À medida que vai folheando páginas da Bíblia, António, 28 anos, diz algumas passagens de cor, apenas ocasionalmente olhando para o livro de capa dura. Faz questão de olhar o interlocutor nos olhos, num esforço para conseguir que este siga a leitura. Se vê confusão do outro lado, faz questão de explicar tudo de novo, de forma mais cuidada e acessível.
“Vejamos a Bíblia sagrada, Jeremias, no capítulo 10, versículo 23, que diz assim: ‘Bem sei, ó Jeová, que não é do homem terreno o seu caminho. Não é do homem que anda o dirigir o seu passo’. O que é que acha que isto quer dizer?”. António nota que não foi compreendido. Explica, com calma: “Isto quer dizer que o Homem pode andar e tomar decisões, mas não lhe cabe a ele dirigir os seus passos com sucesso. Tem de seguir os ensinamentos de Deus, que é Jeová. Foi ele que construiu o mundo, é ele quem sabe como ele funciona melhor.”

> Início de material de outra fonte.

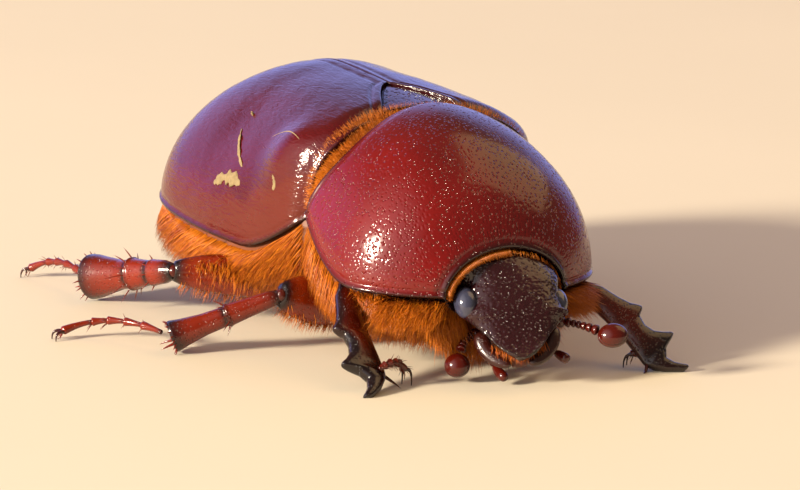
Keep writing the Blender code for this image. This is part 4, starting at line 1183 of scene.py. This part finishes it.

Como explicam a praga das vespas asiáticas em Vila Verde? Augusto, 42 anos, larga o guião da Bíblia e arrisca uma solução própria. “Talvez o melhor seja tentar arranjar uma maneira aqui, em Vila Verde, de recriar o habitat próprio desta espécie”, arrisca. “Mas é bastante difícil, porque esse habitat existe, mas não é aqui. Se existe só na Ásia, foi porque Deus assim o quis.”
António volta ao profeta Jeremias para reforçar o último argumento de Augusto. “Viu o que aconteceu aqui? O governo dos homens quis substituir-se ao governo de Deus, e o resultado é o caos. Qual era a necessidade de importar madeiras da China, se é lá que elas pertencem? Bastou uma acção do Homem, que voltou a não obedecer a Deus, como Adão e Eva, para lançar o caos.” António e Augusto nunca tinham ouvido falar dos caçadores que disparam contra os vespeiros que encontram nas árvores do concelho. Augusto solta-se e diz: “Aos tiros? Mesmo? Ai, meu Deus!”